Il Sessantotto, inteso come fenomeno storico, comincia a mostrare i primi capelli bianchi. I tempi della tensione politica, delle lotte, anche aspre, per il riconoscimento dei diritti sociali, delle occupazioni universitarie e del confronto intergenerazionale e fra classi sociali differenti, come studenti e operai, sembrano definitivamente scomparsi, lontano oltre le colline della storia. Quell’incredibile spinta propulsiva, quell’energia vibrante che ha fatto fibrillare i cuori di un’intera generazione appare oggi imbolsito, forse anestetizzato dall’ampia diffusione della tecnologia che ha disumanizzato, per certi versi, i rapporti interpersonali. Parole come “utopia”, “ideale” o “dissidente” non trovano terreno altrettanto fertile come lo trovarono negli anni del Sessantotto. Benché, fortunatamente, vi siano ancora delle generazioni impegnate e pugnaci, come la cosiddetta “generazione Erasmus”, si ha la sensazione che per i giovani, veri protagonisti di quella stagione, le priorità oggi siano altre.
LA PRIMAVERA DI PRAGA. Non riusciremmo a riassumere in poche righe tutti i fatti storici più significativi di questo periodo neanche se lo volessimo. Chi scrive crede, tuttavia, che uno dei simboli più pregnanti di significato, quantomeno per l’Europa sia la primavera di Praga e Jan Palach. Jan l’idealista, il ragazzo di Praga, morto nella primavera di Praga, in un tardo pomeriggio di gennaio, nel centro della sua città, il suo cuore pulsante. Jan, come tanti ragazzi della sua generazione, chiedeva a gran voce il riconoscimento dei diritti civili per il popolo cecoslovacco, urlava contro il cielo il suo anelito di libertà, libertà dal giogo sovietico. Gli ideali di Jan erano dirompenti, ustionanti, bruciavano come il fuoco, il fuoco che lo ha consumato sul selciato di Piazza San Venceslao di fronte ai carri armati sovietici, di fronte all’arroganza del totalitarismo. «Non dobbiamo pensare troppo a noi stessi, l’uomo deve lottare contro il male che riesce ad affrontare» affermò il giovane Jan dopo il suo estremo gesto, nel pieno di una lucida agonia durata 3 lunghissimi giorni. Il suo atto di estrema dedizione alla causa fece il giro del mondo, accorsero in 600 mila a celebrarne le esequie. Jan rimane un imperituro esempio di sacrificio per le proprie idee, l’estrema difesa dell’essere liberi di fronte alla protervia del potere, una scintilla che brucia ancora nel fiume della storia.
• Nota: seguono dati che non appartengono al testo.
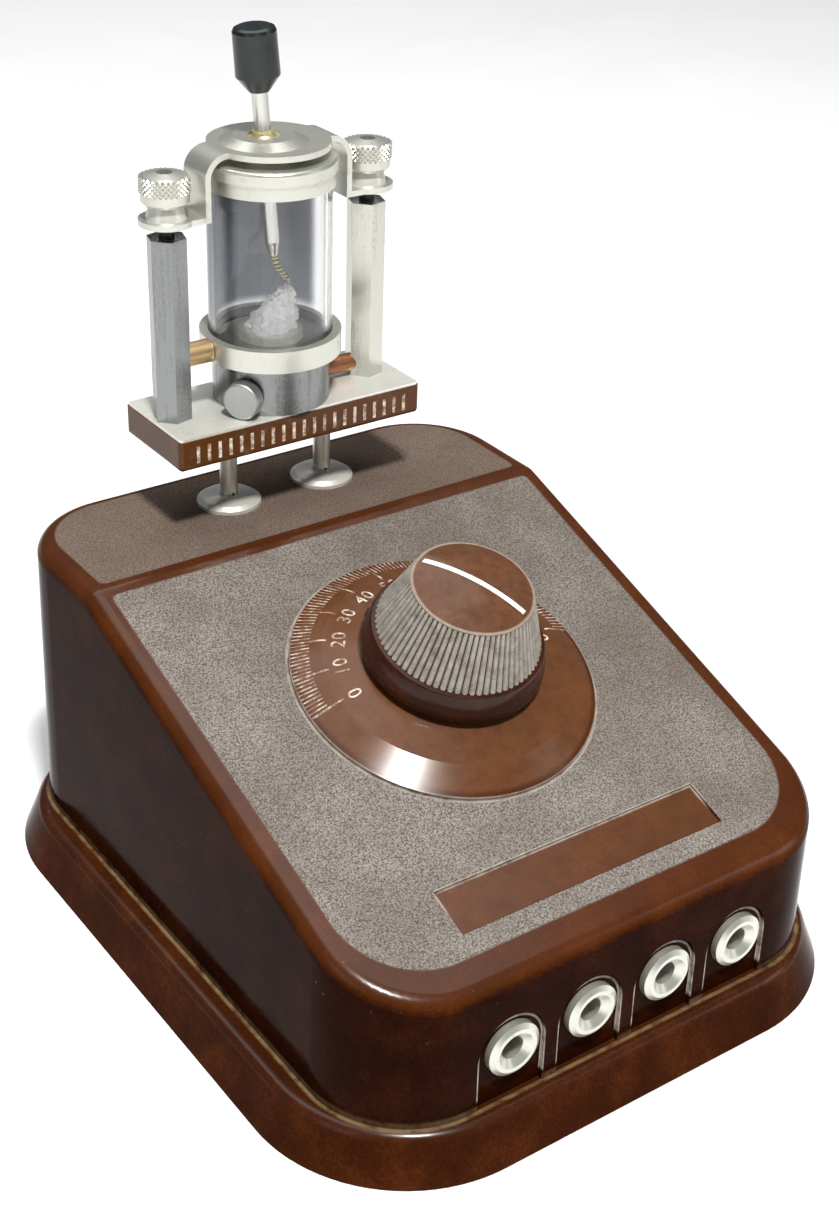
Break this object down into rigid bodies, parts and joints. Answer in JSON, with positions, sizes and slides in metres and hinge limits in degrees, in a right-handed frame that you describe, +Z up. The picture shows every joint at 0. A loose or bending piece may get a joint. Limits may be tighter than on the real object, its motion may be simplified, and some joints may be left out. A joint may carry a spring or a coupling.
{
  "type": "crystal radio receiver",
  "caption": "Moulded wedge-shaped crystal radio with a tuning knob on a dial, front plug sockets and a plug-in crystal detector with a tilting searcher.",
  "frame": {"origin": "middle of the plinth's underside, on the table", "axes": "+Z up, +X to the right seen from the front, +Y towards the back; the sloping front faces -Y"},
  "size_m": [0.11, 0.1318, 0.1448],
  "materials": {
    "bakelite": "polished brown phenolic moulding",
    "board": "pressed fibre board",
    "nickel": "worn nickel plate over brass",
    "steel": "plain steel",
    "brass": "tarnished brass",
    "aluminium": "dull sheet",
    "card": "varnished paper tube",
    "copper": "enamelled copper wire",
    "glass": "clear, slightly grey",
    "black": "black moulding",
    "crystal": "sparkling cleaved mineral"
  },
  "bodies": {
    "case": {"case_shell": "bakelite", "base_plate": "board", "base_screws": "steel", "front_socket_1": "nickel", "front_socket_2": "nickel", "front_socket_3": "nickel", "front_socket_4": "nickel", "front_solder_tags": "brass", "front_socket_nuts": "brass", "deck_sockets": "nickel", "deck_solder_tags": "brass", "deck_socket_nuts": "brass", "shaft_bush": "brass", "bush_nut": "brass", "capacitor_front_plate": "aluminium", "capacitor_rear_plate": "aluminium", "capacitor_pillars": "brass", "fixed_vanes": "aluminium", "coil_former": "card", "coil_winding": "copper", "left_coil_cheek": "board", "right_coil_cheek": "board", "cheek_screws": "steel", "hookup_wires": "copper"},
    "tuning": {"tuning_knob": "bakelite", "grub_screw": "steel", "tuning_shaft": "steel", "moving_vanes": "aluminium"},
    "detector": {"detector_base": "bakelite", "left_cover": "nickel", "right_cover": "nickel", "plug_pins": "nickel", "left_post": "nickel", "right_post": "nickel", "post_studs": "steel", "bridge": "nickel", "drum": "nickel", "glass_seat_ring": "nickel", "glass_tube": "glass", "glass_cap": "nickel", "left_stay_stud": "copper", "right_stay_stud": "copper", "crystal": "crystal", "crystal_cup": "brass", "ball_housing": "nickel", "ball_retainer": "nickel", "ear_washers": "nickel"},
    "lock_screw": {"clamp_screw": "nickel"},
    "left_nut": {"left_thumb_nut": "nickel"},
    "right_nut": {"right_thumb_nut": "nickel"},
    "liner": {"ball_liner": "brass"},
    "ball": {"pivot_ball": "brass"},
    "sleeve": {"rod_sleeve": "brass"},
    "searcher": {"detector_rod": "nickel", "handle": "black", "whisker": "brass"}
  },
  "joints": [
    {"name": "tuning_turn", "type": "hinge", "parent": "case", "child": "tuning", "pos_m": [0, -0.0085, 0.04849], "axis": [0, -0.3206, 0.9472], "range_deg": [-120, 60]},
    {"name": "detector_unplug", "type": "slide", "parent": "case", "child": "detector", "axis": [0, 0, 1], "range_m": [0, 0.012]},
    {"name": "searcher_swing_side", "type": "hinge", "parent": "detector", "child": "liner", "pos_m": [-0.0019, 0.0449, 0.1252], "axis": [0, 1, 0], "range_deg": [-7, 17]},
    {"name": "searcher_swing_ahead", "type": "hinge", "parent": "liner", "child": "ball", "pos_m": [-0.0019, 0.0449, 0.1252], "axis": [1, 0, 0], "range_deg": [-8, 8]},
    {"name": "searcher_spin", "type": "hinge", "parent": "ball", "child": "sleeve", "pos_m": [-0.0019, 0.0449, 0.1252], "axis": [-0.0872, 0, 0.9962], "continuous": true},
    {"name": "searcher_lift", "type": "slide", "parent": "sleeve", "child": "searcher", "axis": [-0.0872, 0, 0.9962], "range_m": [0, 0.006]},
    {"name": "left_nut_turn", "type": "hinge", "parent": "detector", "child": "left_nut", "pos_m": [-0.0207, 0.0449, 0.118], "axis": [0, 0, 1], "continuous": true},
    {"name": "right_nut_turn", "type": "hinge", "parent": "detector", "child": "right_nut", "pos_m": [0.0189, 0.0449, 0.118], "axis": [0, 0, 1], "continuous": true},
    {"name": "lock_screw_turn", "type": "hinge", "parent": "detector", "child": "lock_screw", "pos_m": [-0.0009, 0.0449, 0.0834], "axis": [-0.8191, -0.5736, 0], "continuous": true}
  ]
}
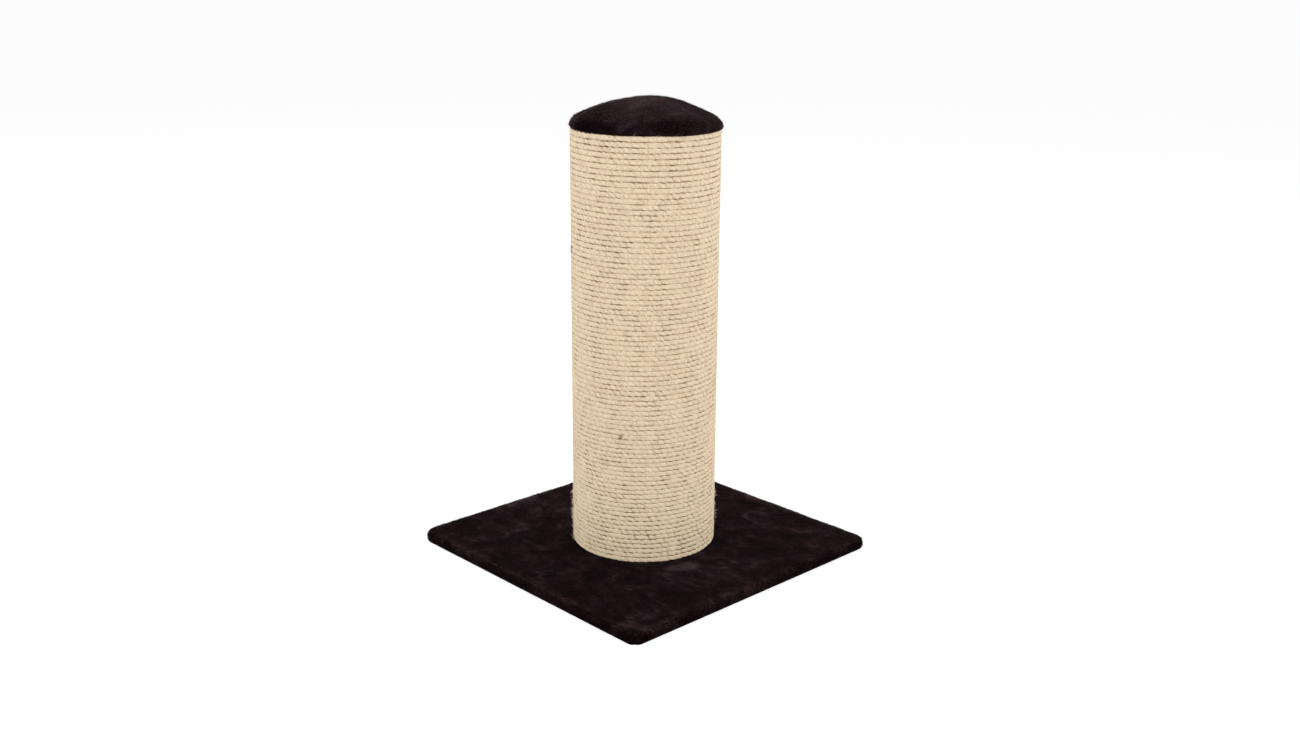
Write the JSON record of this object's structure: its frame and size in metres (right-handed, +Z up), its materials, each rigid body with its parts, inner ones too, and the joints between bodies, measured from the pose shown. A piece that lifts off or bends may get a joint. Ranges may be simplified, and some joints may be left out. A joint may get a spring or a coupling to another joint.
{
  "type": "cat scratching post",
  "caption": "Free-standing scratching post: a thick round post wound with sisal rope, a padded domed plush cap, and a square base board in plush.",
  "frame": {"origin": "centre of the base's underside, where the hem rests on the floor", "axes": "+Z up along the post, +X and +Y along the base's sides"},
  "size_m": [0.35, 0.35, 0.4899],
  "materials": {
    "plush": "very dark brown short-pile plush",
    "sisal_rope": "natural twisted sisal, dry and slightly hairy",
    "fibreboard": "raw medium density fibreboard",
    "plug_wood": "raw sawn board",
    "tube_card": "spiral wound kraft board",
    "foam": "open-cell upholstery foam",
    "zinc_steel": "zinc plated, satin"
  },
  "bodies": {
    "root": {"base_board": "fibreboard", "base_plush_cover": "plush", "base_hem_staples": "zinc_steel", "base_bolts": "zinc_steel", "bottom_tee_nuts": "zinc_steel", "bottom_plug": "plug_wood", "bottom_plug_brads": "zinc_steel", "post_tube": "tube_card", "top_plug": "plug_wood", "top_plug_brads": "zinc_steel", "top_tee_nut": "zinc_steel", "rope_lower_length": "sisal_rope", "rope_middle_length": "sisal_rope", "rope_upper_length": "sisal_rope", "rope_end_staples": "zinc_steel", "cap_board": "fibreboard", "cap_bolt": "zinc_steel", "cap_foam": "foam", "cap_plush_cover": "plush", "cap_hem_staples": "zinc_steel"}
  },
  "joints": []
}
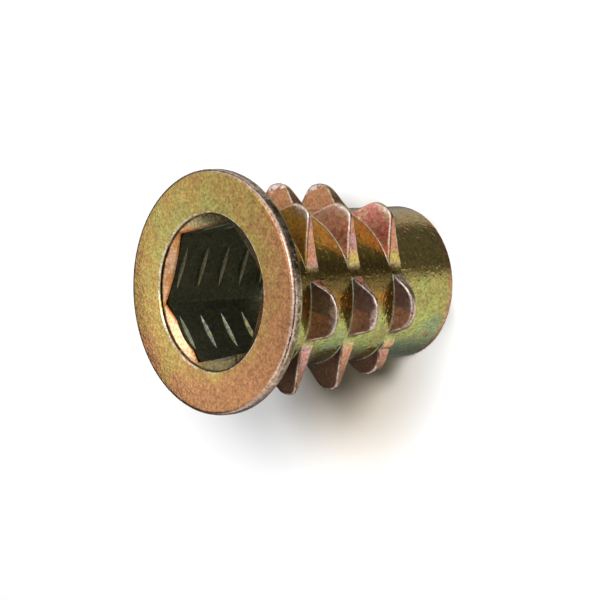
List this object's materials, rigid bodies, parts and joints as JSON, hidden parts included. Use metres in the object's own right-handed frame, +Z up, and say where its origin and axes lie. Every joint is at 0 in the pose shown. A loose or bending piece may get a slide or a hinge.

LE INFLUENZE IN CAMPO ARTISTICO E MUSICALE. Chi pensa che il sessantotto abbia rappresentato soltanto una stagione di lotte e confronti socio-politici su base globale non ne ha certamente inteso la portata e la profondità. È indiscutibile che una buona fetta del palcoscenico l’abbiano presa personaggi come Malcom X o Martin Luther King, paladini della lotta al razzismo negli USA, o fenomeni come gli anni di piombo, le proteste contro la guerra in Vietnam o la rivoluzione culturale in Cina, declassare però il contributo che fenomeni artistici come la pop art o il rock and roll hanno dato a questo periodo storico sarebbe estremamente ingrato. Il sessantotto ci ha donato veri e propri giganti dell’arte e della musica. Si pensi ad Andy Warhol e alla varietà della sua produzione artistica tra pittura e scultura passando per il cinema. Warohl ha rappresentato provocatoriamente la degenerazione del consumismo dando vita ad un’arte che si prestava ad essere “consumata” dal fruitore come qualsiasi altro prodotto commerciale. Come dimenticare poi i gruppi musicali simbolo di questa stagione, Rolling Stones, Beatles o figure come Jim Hendrix, Jim Morrison e Elvis Presley autori di un beat ribelle, anti-conformista e anti-tradizionalista. Che dire poi delle note immortali del Premio Nobel Bob Dylan, la sua “Blowin’ in the Wind” rappresenta un’icona consegnata per sempre alle pagine di storia, intrisa di messaggi di pacifismo e solidarietà. L’interrogativo principale da porsi è: cosa rimane oggi del retaggio del 1968? Ne ha trattato recentemente il cantante rap Caparezza in una canzone dal titolo “La Rivoluzione del Sessintutto” in cui l’artista, con salace ironia, vorrebbe scuotere le nuove generazioni dal torpore che li avrebbe colte negli ultimi decenni. «Che fine ha fatto la protesta studentesca, sodomizzata in una tresca da palestra, il ’68 è un interrogativo ma il numero successivo ti resta nella testa».